[Items from a dataset]
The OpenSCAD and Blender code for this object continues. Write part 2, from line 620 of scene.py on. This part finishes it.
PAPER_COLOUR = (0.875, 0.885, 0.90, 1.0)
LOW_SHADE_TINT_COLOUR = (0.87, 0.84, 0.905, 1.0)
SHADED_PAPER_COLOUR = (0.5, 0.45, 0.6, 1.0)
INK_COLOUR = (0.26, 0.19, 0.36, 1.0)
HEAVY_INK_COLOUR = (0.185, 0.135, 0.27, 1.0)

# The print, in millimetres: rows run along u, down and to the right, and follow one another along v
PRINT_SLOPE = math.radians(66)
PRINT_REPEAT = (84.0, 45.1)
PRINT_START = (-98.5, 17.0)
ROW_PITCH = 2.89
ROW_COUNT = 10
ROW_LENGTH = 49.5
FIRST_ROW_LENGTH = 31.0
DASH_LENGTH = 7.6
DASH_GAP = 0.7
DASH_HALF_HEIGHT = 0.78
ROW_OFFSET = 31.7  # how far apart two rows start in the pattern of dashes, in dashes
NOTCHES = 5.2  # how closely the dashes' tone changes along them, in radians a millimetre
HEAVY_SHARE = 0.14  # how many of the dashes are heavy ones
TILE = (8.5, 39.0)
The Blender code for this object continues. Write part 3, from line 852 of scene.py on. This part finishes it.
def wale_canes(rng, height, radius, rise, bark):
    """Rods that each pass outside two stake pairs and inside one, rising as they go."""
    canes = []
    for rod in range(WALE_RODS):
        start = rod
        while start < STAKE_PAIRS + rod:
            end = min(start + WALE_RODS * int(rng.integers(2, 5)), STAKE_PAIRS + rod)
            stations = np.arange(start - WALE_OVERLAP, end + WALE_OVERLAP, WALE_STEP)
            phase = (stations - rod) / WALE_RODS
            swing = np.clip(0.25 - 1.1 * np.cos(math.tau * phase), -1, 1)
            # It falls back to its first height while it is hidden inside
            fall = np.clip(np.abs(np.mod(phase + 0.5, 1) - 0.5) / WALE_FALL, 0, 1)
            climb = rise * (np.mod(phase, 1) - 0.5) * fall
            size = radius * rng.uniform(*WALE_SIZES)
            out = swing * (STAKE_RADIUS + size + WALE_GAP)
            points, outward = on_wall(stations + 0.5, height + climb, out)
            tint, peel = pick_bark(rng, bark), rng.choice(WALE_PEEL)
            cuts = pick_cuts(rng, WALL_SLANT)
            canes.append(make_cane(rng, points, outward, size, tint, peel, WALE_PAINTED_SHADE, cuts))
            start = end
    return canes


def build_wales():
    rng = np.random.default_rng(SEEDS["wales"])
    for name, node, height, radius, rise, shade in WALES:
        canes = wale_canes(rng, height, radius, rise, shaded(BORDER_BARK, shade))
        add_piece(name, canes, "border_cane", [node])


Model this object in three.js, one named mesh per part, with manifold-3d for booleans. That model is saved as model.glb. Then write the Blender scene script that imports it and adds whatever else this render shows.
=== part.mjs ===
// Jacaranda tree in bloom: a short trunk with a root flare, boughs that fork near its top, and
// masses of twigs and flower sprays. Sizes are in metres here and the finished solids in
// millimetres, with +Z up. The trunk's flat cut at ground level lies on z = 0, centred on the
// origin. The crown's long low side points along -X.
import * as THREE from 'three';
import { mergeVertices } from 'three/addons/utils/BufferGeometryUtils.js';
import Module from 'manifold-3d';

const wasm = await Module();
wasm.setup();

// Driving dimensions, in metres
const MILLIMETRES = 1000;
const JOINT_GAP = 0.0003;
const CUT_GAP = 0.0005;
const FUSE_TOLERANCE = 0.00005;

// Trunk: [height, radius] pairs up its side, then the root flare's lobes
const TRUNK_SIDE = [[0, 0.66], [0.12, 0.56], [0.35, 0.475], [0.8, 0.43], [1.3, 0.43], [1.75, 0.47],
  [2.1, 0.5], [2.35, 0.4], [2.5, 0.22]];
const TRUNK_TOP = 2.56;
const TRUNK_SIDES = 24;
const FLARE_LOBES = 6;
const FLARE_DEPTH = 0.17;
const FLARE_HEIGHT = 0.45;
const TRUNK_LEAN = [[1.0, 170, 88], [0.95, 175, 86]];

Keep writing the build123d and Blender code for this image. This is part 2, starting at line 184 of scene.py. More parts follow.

▶ GOAL OF THE EXERCISE:
Write out the whole listing exactly.

▶ PROBLEM SOLUTION:
The OpenSCAD and Blender code for this object continues. Write part 2, from line 620 of scene.py on. This part finishes it.
PAPER_COLOUR = (0.875, 0.885, 0.90, 1.0)
LOW_SHADE_TINT_COLOUR = (0.87, 0.84, 0.905, 1.0)
SHADED_PAPER_COLOUR = (0.5, 0.45, 0.6, 1.0)
INK_COLOUR = (0.26, 0.19, 0.36, 1.0)
HEAVY_INK_COLOUR = (0.185, 0.135, 0.27, 1.0)

# The print, in millimetres: rows run along u, down and to the right, and follow one another along v
PRINT_SLOPE = math.radians(66)
PRINT_REPEAT = (84.0, 45.1)
PRINT_START = (-98.5, 17.0)
ROW_PITCH = 2.89
ROW_COUNT = 10
ROW_LENGTH = 49.5
FIRST_ROW_LENGTH = 31.0
DASH_LENGTH = 7.6
DASH_GAP = 0.7
DASH_HALF_HEIGHT = 0.78
ROW_OFFSET = 31.7  # how far apart two rows start in the pattern of dashes, in dashes
NOTCHES = 5.2  # how closely the dashes' tone changes along them, in radians a millimetre
HEAVY_SHARE = 0.14  # how many of the dashes are heavy ones
TILE = (8.5, 39.0)
The Blender code for this object continues. Write part 3, from line 852 of scene.py on. This part finishes it.
def wale_canes(rng, height, radius, rise, bark):
    """Rods that each pass outside two stake pairs and inside one, rising as they go."""
    canes = []
    for rod in range(WALE_RODS):
        start = rod
        while start < STAKE_PAIRS + rod:
            end = min(start + WALE_RODS * int(rng.integers(2, 5)), STAKE_PAIRS + rod)
            stations = np.arange(start - WALE_OVERLAP, end + WALE_OVERLAP, WALE_STEP)
            phase = (stations - rod) / WALE_RODS
            swing = np.clip(0.25 - 1.1 * np.cos(math.tau * phase), -1, 1)
            # It falls back to its first height while it is hidden inside
            fall = np.clip(np.abs(np.mod(phase + 0.5, 1) - 0.5) / WALE_FALL, 0, 1)
            climb = rise * (np.mod(phase, 1) - 0.5) * fall
            size = radius * rng.uniform(*WALE_SIZES)
            out = swing * (STAKE_RADIUS + size + WALE_GAP)
            points, outward = on_wall(stations + 0.5, height + climb, out)
            tint, peel = pick_bark(rng, bark), rng.choice(WALE_PEEL)
            cuts = pick_cuts(rng, WALL_SLANT)
            canes.append(make_cane(rng, points, outward, size, tint, peel, WALE_PAINTED_SHADE, cuts))
            start = end
    return canes


def build_wales():
    rng = np.random.default_rng(SEEDS["wales"])
    for name, node, height, radius, rise, shade in WALES:
        canes = wale_canes(rng, height, radius, rise, shaded(BORDER_BARK, shade))
        add_piece(name, canes, "border_cane", [node])


Model this object in three.js, one named mesh per part, with manifold-3d for booleans. That model is saved as model.glb. Then write the Blender scene script that imports it and adds whatever else this render shows.
=== part.mjs ===
// Jacaranda tree in bloom: a short trunk with a root flare, boughs that fork near its top, and
// masses of twigs and flower sprays. Sizes are in metres here and the finished solids in
// millimetres, with +Z up. The trunk's flat cut at ground level lies on z = 0, centred on the
// origin. The crown's long low side points along -X.
import * as THREE from 'three';
import { mergeVertices } from 'three/addons/utils/BufferGeometryUtils.js';
import Module from 'manifold-3d';

const wasm = await Module();
wasm.setup();

// Driving dimensions, in metres
const MILLIMETRES = 1000;
const JOINT_GAP = 0.0003;
const CUT_GAP = 0.0005;
const FUSE_TOLERANCE = 0.00005;

// Trunk: [height, radius] pairs up its side, then the root flare's lobes
const TRUNK_SIDE = [[0, 0.66], [0.12, 0.56], [0.35, 0.475], [0.8, 0.43], [1.3, 0.43], [1.75, 0.47],
  [2.1, 0.5], [2.35, 0.4], [2.5, 0.22]];
const TRUNK_TOP = 2.56;
const TRUNK_SIDES = 24;
const FLARE_LOBES = 6;
const FLARE_DEPTH = 0.17;
const FLARE_HEIGHT = 0.45;
const TRUNK_LEAN = [[1.0, 170, 88], [0.95, 175, 86]];

Keep writing the build123d and Blender code for this image. This is part 2, starting at line 184 of scene.py. More parts follow.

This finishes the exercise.